Mr. Meadows. All right. Ms. Simon, if you would do the same
thing. And I hate to use Mr. Stier's 10 points as kind of the--
but in your testimony, here's--you suggested that there was
some concerns that you had in terms of some of the areas, so
I'd like you to look at his 10 points and, from your
perspective, say these are areas that we have real concerns
with. These are some areas that we think that we could support.
And that way it doesn't come in one bucket. We can take this as
the benchmark and all look to that, because what I'd like to do
is, from both of your perspectives, be able to take the 10
points that he's recommending, which really comes from really
the Federal employees.
I mean, those recommendations come directly from input, and
I know that you were not positive about the way that they get
that input because it bypasses the unions. But at this point,
it's really the only data that we have as I go down looking at
the data in terms of what Federal employees are saying.
And so if you could do that, Ms.

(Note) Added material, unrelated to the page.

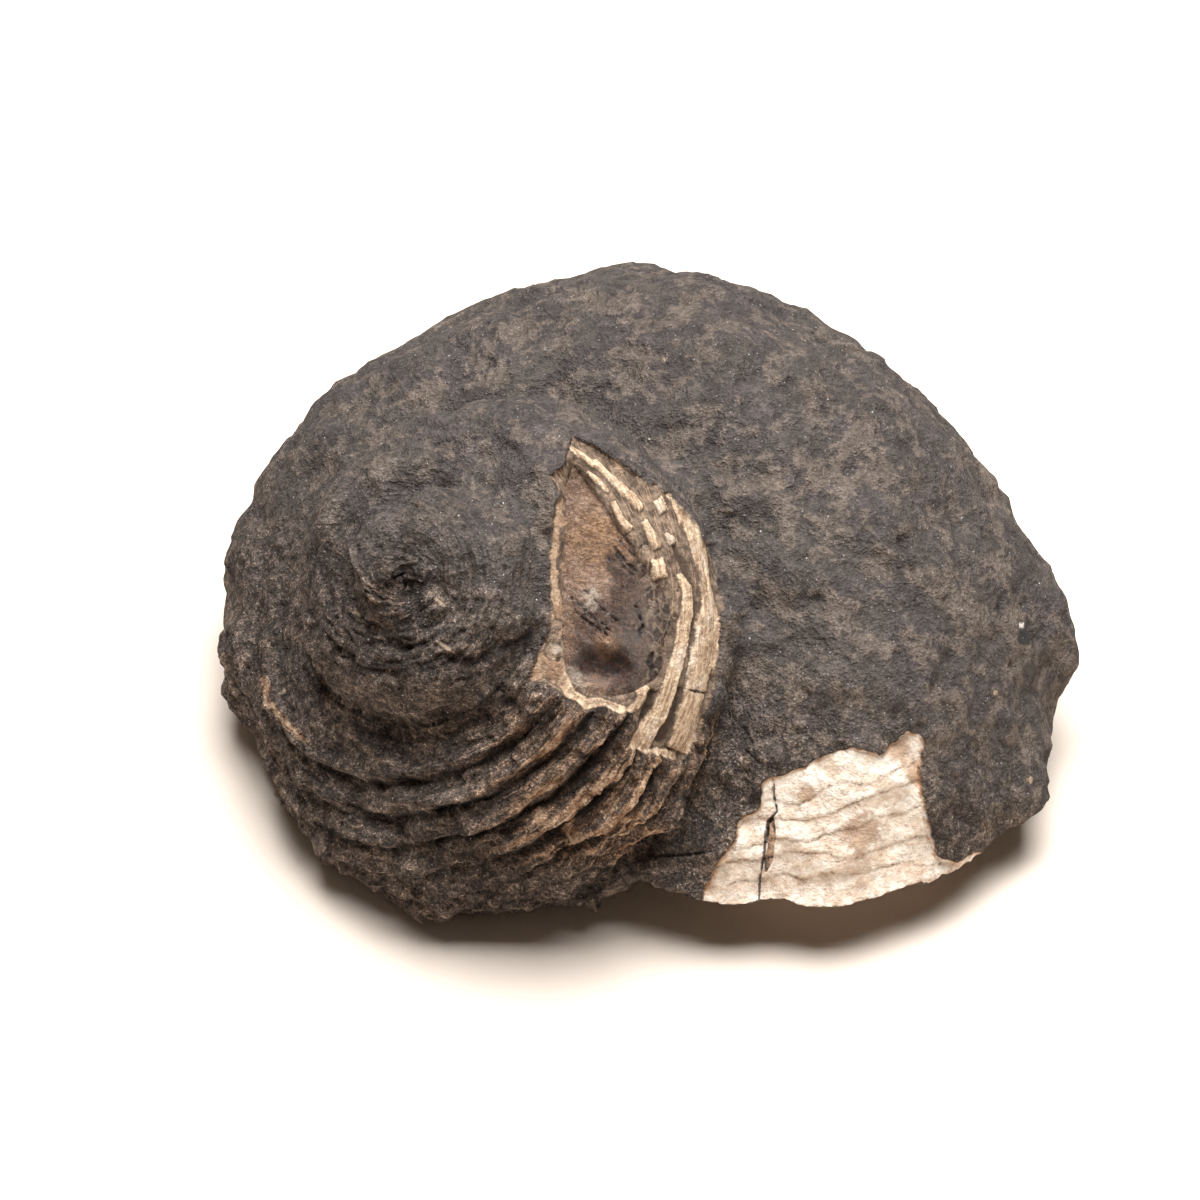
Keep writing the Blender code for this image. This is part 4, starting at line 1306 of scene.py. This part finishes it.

Simon, and report back in
60 days, same timeframe.
Ms. Simon. I'd be happy to do that. However, I would also,
with your indulgence, like to share with you maybe a couple of
collective bargaining agreements because they really show what
the priorities of Federal employees are.
Mr. Meadows. Certainly, if you want to get that along with
that submission, but 60 days, is that enough time, Ms. Simon?
Ms. Simon. Yes.
Mr. Meadows. Okay. And Mr. Stier, here's what I would like
to ask of you. As you look at this, if you could look at it
from your perspective of the two different opinions we may
have, from our senior executive, and then from our covered
employees, if you could look at it and say, from an oversight
standpoint, here's some of the areas that you have to be really
concerned about. If you could get that back in the same 60
days, if that would be appropriate.
So, again, thank you to all of you for your testimony and
your graciousness for being here so late.
And if there is no further business before the committee,
thankfully, we will go ahead and adjourn.